Catalysis of colloidal transition metal nanoparticles in aqueous medium

Different transition metal nanoparticles were prepared by using different stabilizers. Pt nanoparticles stabilized by polyacrylate and Au nanoparticles stabilized by citrate were used as catalysts in the electron-transfer reaction between thiosulfate and hexacyanoferrate(III) ions, from which initial rates and activation energies were determined. The catalytic activity and stability of Pt nanoparticles were compared with those of Au nanoparticles.; Pd nanoparticles stabilized by linear polymer, block copolymer, and dendrimers were used as catalysts in the C-C bond formation reactions such as Suzuki and Heck reactions in aqueous solution.; Pd nanoparticles stabilized by PVP were found to be efficient catalysts for some Suzuki coupling reactions between arylboronic acids and aryl halides in colloidal aqueous solution.

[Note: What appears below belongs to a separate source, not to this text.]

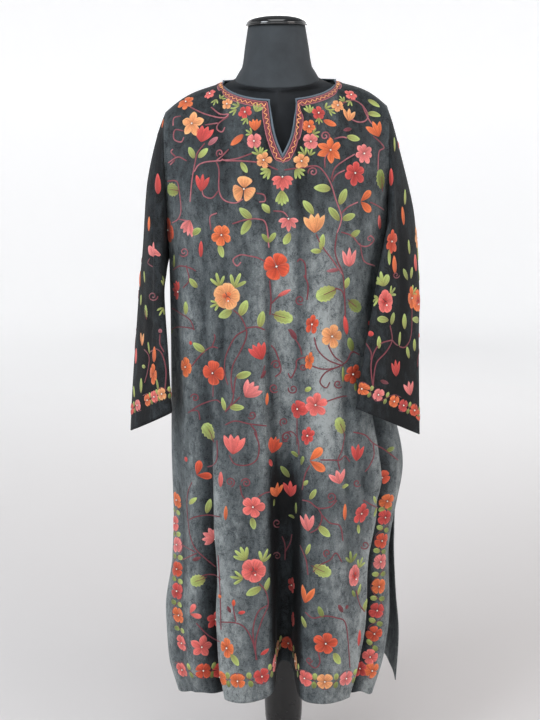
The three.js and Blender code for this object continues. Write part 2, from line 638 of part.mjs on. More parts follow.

The linear dependence of initial rate on the concentration of Pd catalyst suggests that the catalysis occur on the nanoparticle surface.; Pd nanoparticles prepared by the reduction of metal salts in the presence of three different stabilizers—dendrimers, block copolymer, and PVP—were used as catalysts in the Suzuki reactions in aqueous solution. The aim of this study is to investigate the effects of these stabilizers on the nanoparticle catalytic activity and stability and to determine how theses two properties change as different stabilizers are used. It was found that the nanoparticle stability was controlled by the type of stabilizer, reactant, and base used in the reaction system. Generally these two properties are anticorrelated, that is, the most stable is the least catalytically active.; A series of PVP-Pd nanoparticles with varying particle size were prepared by using the stepwise growth reaction. The particle size effect on the catalytic Suzuki reaction between phenylboronic acid and iodobenzene was investigated by using HPLC. The increase in catalytic activity with decreasing particle size suggests that the low coordination number vertex and edge atoms on the particle surface are active centers for the catalysis.; The initial rates of Pd-nanoparticle-catalyzed reaction of phenylboronic acid and iodobenzene were measured over a range of reactant and base concentrations. The kinetic data suggests that the catalytic mechanism include fast oxidative addition, rate-determining transmetalation, and fast reductive elimination. The activation energy was determined to be 103 ± 7 kJ/mol.